GOAL: Which lines below hold the word "json"? Copy all of them.

DATASET SECTION:
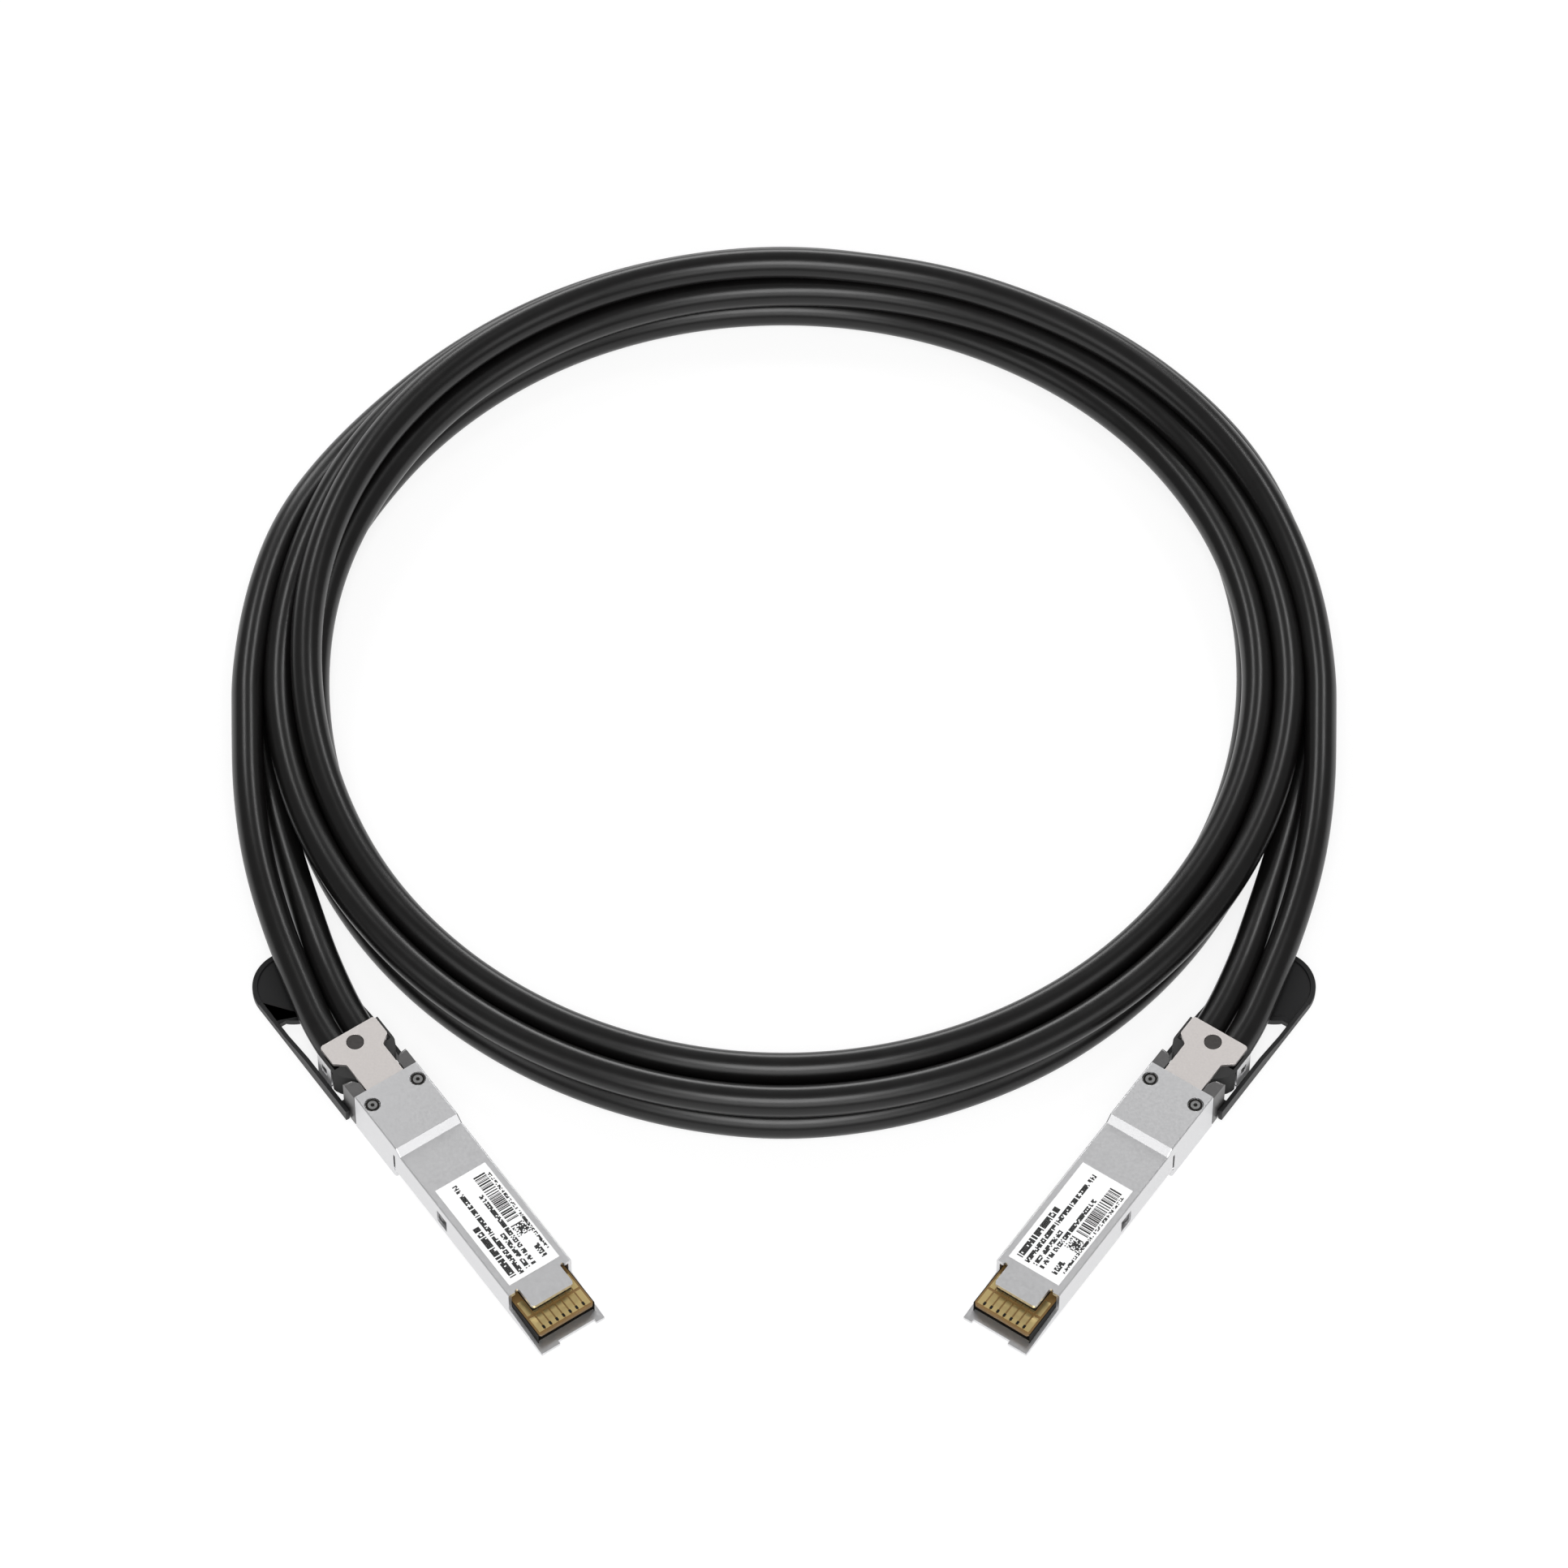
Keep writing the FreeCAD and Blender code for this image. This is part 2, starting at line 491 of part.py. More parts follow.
def release_slider(name):
    """Latch slider: two arms in the shell's channels, two cheeks and the bridge under the cradle."""
    body = new_body(name)
    cheek = [("-cheek_gap", "cheek_inner"), ("-cheek_gap", "cheek_outer"),
             ("-cheek_rear", "cheek_outer"), ("0 - cheek_rear + 0.2", "cheek_inner + 1.7"),
             ("0 - cheek_rear + 1.4", "cheek_inner + 0.7"),
             ("0 - cheek_rear + 2.5", "cheek_inner")]
    arm = [("-arm_root", "arm_low"), ("arm_tip_low", "arm_low"), ("arm_tip", "arm_tip_break"),
           ("arm_tip", "arm_high"), ("-arm_root", "arm_high")]
    for tag, sign in (("near", "0 - "), ("far", "")):
        plan = outline(body, f"{name}_cheek_{tag}_plan", "XY_Plane",
                       [(a, f"{sign}( {b} )") for a, b in cheek], offset="bridge_low")
        pad(body, f"{name}_cheek_{tag}", plan, "cheek_top - bridge_low")
        if tag == "near":
            block(body, name + "_bridge", ("-bridge_rear", "-cheek_outer", "bridge_low"),
                  ("-bridge_front", "cheek_outer", "bridge_low + bridge_height"))
    rear = size("cheek_rear")
    round_edges(body, name + "_cheek_crown", "cheek_round", lambda edge: (
        abs(edge.BoundBox.XMax + rear) < 1.3 and edge.BoundBox.ZLength < 1e-6
        and edge.BoundBox.ZMax > size("cheek_top") - 0.1 and edge.BoundBox.XLength < 1
        and edge.BoundBox.YLength > 1))
    for tag, offset in (("near", "arm_inner"), ("far", "0 - arm_inner - arm_thickness")):
        arm_side = outline(body, f"{name}_arm_{tag}_side", "XZ_Plane", arm, offset)
        pad(body, f"{name}_arm_{tag}", arm_side, "arm_thickness")
    return body


def pull_tab(name):
    """Soft pull tab: two upright straps that run back to a round pad with a raised rim."""
    body = new_body(name)
    pad_top = "tab_low + tab_pad_height"
    rim_top = f"{pad_top} + tab_rim_height"
    centre = ("-tab_pad_centre", "0")
    drum(body, name + "_pad_end", centre, "tab_leg_outer", "tab_low", rim_top)
    block(body, name + "_pad", ("-tab_pad_centre", "-tab_leg_outer", "tab_low"),
          ("-tab_window_end", "tab_leg_outer", rim_top))
    drum(body, name + "_dish_end", centre, "tab_leg_outer - tab_rim_width", pad_top,
         f"{rim_top} + 1", cut=True)
    block(body, name + "_dish", ("-tab_pad_centre", "0 - tab_leg_outer + tab_rim_width", pad_top),
          ("0 - tab_window_end - tab_rim_width", "tab_leg_outer - tab_rim_width", f"{rim_top} + 1"),
          cut=True)
    low_top = "tab_low + tab_leg_height"
    leg = [("-tab_pad_centre", "tab_low"), ("-tab_front", "tab_low"),
           ("-tab_front", f"{low_top} + tab_leg_rise"), ("-tab_rise_end", f"{low_top} + tab_leg_rise"),
           ("-tab_rise_start", low_top), ("-tab_pad_centre", low_top)]
    for tag, offset in (("near", "tab_leg_inner"), ("far", "-tab_leg_outer")):
        leg_side = outline(body, f"{name}_leg_{tag}_side", "XZ_Plane", leg, offset)
        pad(body, f"{name}_leg_{tag}", leg_side, "tab_leg_outer - tab_leg_inner")
    block_pair(body, name + "_peg",
               ("0 - tab_peg_start - tab_peg_length", "cheek_outer", "tab_low + 0.6"),
               ("-tab_peg_start", "tab_leg_inner + 0.1", "tab_low + 0.6 + tab_peg_height"))
    return body


def return_springs(name):
    """Two small coil springs between the cradle's foot and the slider's bridge."""
    springs = []
    start = "0 - cradle_reach + spring_foot"
    for tag, side in (("far", "spring_spread / 2"), ("near", "-spring_spread / 2")):
        path = doc.addObject("Part::Helix", f"{name}_{tag}_path")
        path.setExpression("Radius", expr("spring_radius"))
        path.setExpression("Pitch", expr("spring_pitch"))
        path.setExpression("Height", expr(
            "cradle_reach - spring_foot - bridge_rear - 2 * spring_wire"))
        wire = doc.addObject("Part::Circle", f"{name}_{tag}_wire")
        wire.setExpression("Radius", expr("spring_wire"))
        wire.setExpression("Placement.Base.x", expr("spring_radius"))
        wire.Placement.Rotation = FreeCAD.Rotation(FreeCAD.Vector(1, 0, 0), 90)
        coil = doc.addObject("Part::Sweep", f"{name}_{tag}")
        coil.Sections = [wire]
        coil.Spine = (path, ["Edge1"])
        coil.Solid = True
        coil.Frenet = True
        coil.Placement.Rotation = FreeCAD.Rotation(FreeCAD.Vector(0, 1, 0), 90)
        coil.setExpression("Placement.Base.x", expr(f"{start} + spring_wire"))
        coil.setExpression("Placement.Base.y", expr(side))
        coil.setExpression("Placement.Base.z", expr("bridge_low + bridge_height / 2"))
        springs.append(coil)
    return joined("Part::Compound", name, springs)


def build_plug(side, hand):
    """All pieces of one plug in the plug's own frame."""
    return [
        top_cover(f"{side}_top_cover"),
        bottom_housing(f"{side}_bottom_housing", hand),
        upper_clamp(f"{side}_cable_clamp"),
        clamp_rivet(f"{side}_clamp_rivet"),
        cable_boot(f"{side}_cable_boot"),
        cover_screws(f"{side}_cover_screws"),
        paddle_board(f"{side}_paddle_board"),
        contact_pads(f"{side}_contact_pads"),
        termination_mould(f"{side}_termination_mould"),
        wire_harness(f"{side}_wire_harness"),
        label(f"{side}_label"),
        release_slider(f"{side}_release_slider"),
        pull_tab(f"{side}_pull_tab"),
        return_springs(f"{side}_return_springs"),
    ]


def plug_placement(hand, shift):
    """Where a plug lies: hand is -1 for the left one and +1 for the right one."""
    yaw = -size("plug_yaw") if hand < 0 else size("plug_yaw") - 180
    place = FreeCAD.Vector(hand * size("plug_x"), shift - size("plug_y"), 0)
    return FreeCAD.Placement(place, FreeCAD.Rotation(FreeCAD.Vector(0, 0, 1), yaw))


# ---------------------------------------------------------------- cable
def cable_coil(name):
    """Outer shape of the coiled turns: a two by two stack, the third pass outside it, and the
    cable that crosses over the others at the far side."""
    body = new_body(name)
    wide = "cable_diameter"
    ring = outline(body, name + "_stack", "YZ_Plane", rounded_stack(
        f"coil_radius - {wide} / 2", f"coil_radius + 1.5 * {wide}"))
    turn = body.newObject("PartDesign::Revolution", name + "_ring")
    turn.Profile = ring
    turn.ReferenceAxis = (ring, ["V_Axis"])
    turn.Angle = 360
    band = outline(body, name + "_third_pass", "YZ_Plane", rounded_stack(
        f"coil_radius + {wide}", f"coil_radius + ( outer_pair_offset + 0.5 ) * {wide}"))
    sweep = body.newObject("PartDesign::Revolution", name + "_band")
    sweep.Profile = band
    sweep.ReferenceAxis = (band, ["V_Axis"])
    sweep.Midplane = True
    sweep.setExpression("Angle", expr("outer_pair_angle"))
    crossing = body.newObject("PartDesign::AdditiveTorus", name + "_crossing")
    crossing.setExpression("Radius1", expr(f"coil_radius + {wide} / 2"))
    crossing.setExpression("Radius2", expr(f"{wide} / 2"))
    crossing.Angle1, crossing.Angle2, crossing.Angle3 = -180, 180, 360
    crossing.setExpression("Placement.Base.z", expr("( crossing_height + crossing_low ) / 2"))
    rise = (size("crossing_height") - size("crossing_low")) / 2
    tilt = math.degrees(math.asin(rise / (size("coil_radius") + size("cable_diameter") / 2)))
    crossing.Placement.Rotation = FreeCAD.Rotation(FreeCAD.Vector(1, 0, 0), tilt)
    return body


def rounded_stack(low, high):
    """Section of two layers of cable between two radii, with its corners cut at 45 degrees."""
    cut, top = "0.15 * cable_diameter", "2 * cable_diameter"
    return [(f"{low} + {cut}", "0"), (f"{high} - {cut}", "0"), (high, cut),
            (high, f"{top} - {cut}"), (f"{high} - {cut}", top), (f"{low} + {cut}", top),
            (low, f"{top} - {cut}"), (low, cut)]


def tangent_path(points):
    """Straight runs joined by arcs as large as the runs allow; also the radii and the length."""
    edges, radii, start, length = [], [], points[0], 0.0
    for before, corner, after in zip(points, points[1:], points[2:]):
        back, ahead = before - corner, after - corner
        turn = math.pi - back.getAngle(ahead)
        reach = 0.45 * min(back.Length, ahead.Length)
        radius = reach / math.tan(turn / 2)
        first = corner + back.normalize() * reach
        last = corner + ahead.normalize() * reach
        bisector = (back + ahead).normalize()
        middle = corner + bisector * (radius / math.cos(turn / 2) - radius)
        edges += [Part.LineSegment(start, first).toShape(), Part.Arc(first, middle, last).toShape()]
        radii.append(radius)
        start = last
    edges.append(Part.LineSegment(start, points[-1]).toShape())
    wire = Part.Wire(edges)
    return wire, radii, wire.Length


def cable_lead(name, points):
    """Round cable along its path, as one closed solid."""
    path, radii, length = tangent_path(points)
    radius = size("cable_diameter") / 2
    heading = points[1] - points[0]
    rim = Part.Wire(Part.makeCircle(radius, points[0], heading))
    solid = path.makePipeShell([rim], True, False)
    expected = math.pi * radius ** 2 * length
    print(f"{name}: length {length:.1f}, radii {[round(value, 1) for value in radii]}, "
          f"volume over section x length {solid.Volume / expected:.4f}")
    item = doc.addObject("Part::Feature", name)
    item.Shape = solid
    return item


def lead_route(which, hand):
    """Points of one free stretch, about the coil's centre, from the clamp to the coil's end face."""
    across = (size("cable_diameter") + size("cable_gap")) / 2 * (1 if which == "outer" else -1)
    exit_height = size("cable_exit_height")
    plug = plug_placement(-1, 0)
    exits = [plug.multVec(FreeCAD.Vector(-size("boot_rear") - run, -across, exit_height))
             for run in (0, FIRST_RUN[which])]
    angle = math.radians(90 + size("outer_pair_angle") / 2)
    radial = FreeCAD.Vector(math.cos(angle), math.sin(angle), 0)
    onward = FreeCAD.Vector(math.sin(angle), -math.cos(angle), 0)
    radius = size("coil_radius") + size("outer_pair_offset") * size("cable_diameter")
    height = size("cable_diameter") * 0.5
    if which == "outer":
        height += size("cable_diameter") + size("cable_gap")
    last = radial * radius + FreeCAD.Vector(0, 0, height)
    middle = [FreeCAD.Vector(*point) for point in LEAD_POINTS[which]]
    route = exits + middle + [last - onward * LAST_RUN, last]
    return [FreeCAD.Vector(point.x * -hand, point.y, point.z) for point in route]


# ---------------------------------------------------------------- assembly
def plan_shift(pieces):
    """Y shift that puts the middle of the plugs' box at Y = 0."""
    low = min(piece.Shape.BoundBox.YMin for piece in pieces)
    high = max(piece.Shape.BoundBox.YMax for piece in pieces)
    return -(low + high) / 2


def check_and_write(pieces):
    """Stop on any failed feature or bad shape, then write one STEP file for each piece."""
    failed = [item.Name for item in doc.Objects
              if "Invalid" in item.State or "Error" in item.State]
    bad = [piece.Label for piece in pieces
           if piece.Shape.isNull() or not piece.Shape.isValid() or not piece.Shape.Solids]
    if failed or bad:
        raise RuntimeError(f"failed features {failed}, bad shapes {bad}")
    os.makedirs("parts", exist_ok=True)
    for piece in pieces:
        piece.Shape.exportStep(f"parts/{piece.Label}.step")


def main():
    plugs = {hand: build_plug(side, hand) for side, hand in (("left", -1), ("right", 1))}
    doc.recompute()
    for hand, pieces in plugs.items():
        for piece in pieces:
            piece.Placement = plug_placement(hand, 0)
    doc.recompute()
    hardware = plugs[-1] + plugs[1]
    shift = plan_shift(hardware)
    for hand, pieces in plugs.items():
        for piece in pieces:
            piece.Placement = plug_placement(hand, shift)
    cable = [cable_coil("cable_coil")]
    for side, hand in (("left", -1), ("right", 1)):
        for which in ("outer", "inner"):
            cable.append(cable_lead(f"{side}_{which}_cable", lead_route(which, hand)))
    doc.recompute()
    for item in cable:
        item.Placement = FreeCAD.Placement(FreeCAD.Vector(0, shift, 0), FreeCAD.Rotation())
    doc.recompute()
    print(f"coil centre at y = {shift:.4f}")
    check_and_write(hardware + cable)


main()
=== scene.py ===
"""Looks of a direct attach copper cable: a coiled pair of black cables between two metal plugs.

Every length is in metres. A plug's own frame has A towards its nose, L across and Z up, with the
origin on the floor under the rear face of its head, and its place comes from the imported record.
"""
import json
import logging
import math
from dataclasses import dataclass, field
from enum import Enum

import bmesh
import bpy
import numpy as np
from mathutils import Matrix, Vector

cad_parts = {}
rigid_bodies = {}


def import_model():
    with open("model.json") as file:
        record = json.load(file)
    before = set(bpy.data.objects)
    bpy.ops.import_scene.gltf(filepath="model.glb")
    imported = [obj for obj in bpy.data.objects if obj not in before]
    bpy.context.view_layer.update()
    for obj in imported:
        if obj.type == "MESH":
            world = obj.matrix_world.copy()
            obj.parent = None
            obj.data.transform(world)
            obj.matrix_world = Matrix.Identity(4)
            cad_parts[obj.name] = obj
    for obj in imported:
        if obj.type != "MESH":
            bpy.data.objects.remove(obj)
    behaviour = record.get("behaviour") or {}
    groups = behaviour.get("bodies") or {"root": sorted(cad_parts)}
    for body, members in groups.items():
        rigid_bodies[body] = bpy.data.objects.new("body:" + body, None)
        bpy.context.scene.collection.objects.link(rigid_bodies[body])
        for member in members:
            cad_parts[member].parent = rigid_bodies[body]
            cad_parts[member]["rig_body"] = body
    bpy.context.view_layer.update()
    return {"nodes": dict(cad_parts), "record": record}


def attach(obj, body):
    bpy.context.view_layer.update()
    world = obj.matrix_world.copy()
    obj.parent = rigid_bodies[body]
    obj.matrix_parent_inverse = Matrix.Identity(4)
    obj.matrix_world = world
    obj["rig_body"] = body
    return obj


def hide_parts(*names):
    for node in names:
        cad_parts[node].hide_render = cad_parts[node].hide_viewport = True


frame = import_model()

LOG = logging.getLogger("direct_attach_cable")
MM = 0.001
HARDWARE_BODY = "cable_assembly"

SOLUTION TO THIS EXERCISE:
import json
    with open("model.json") as file:
        record = json.load(file)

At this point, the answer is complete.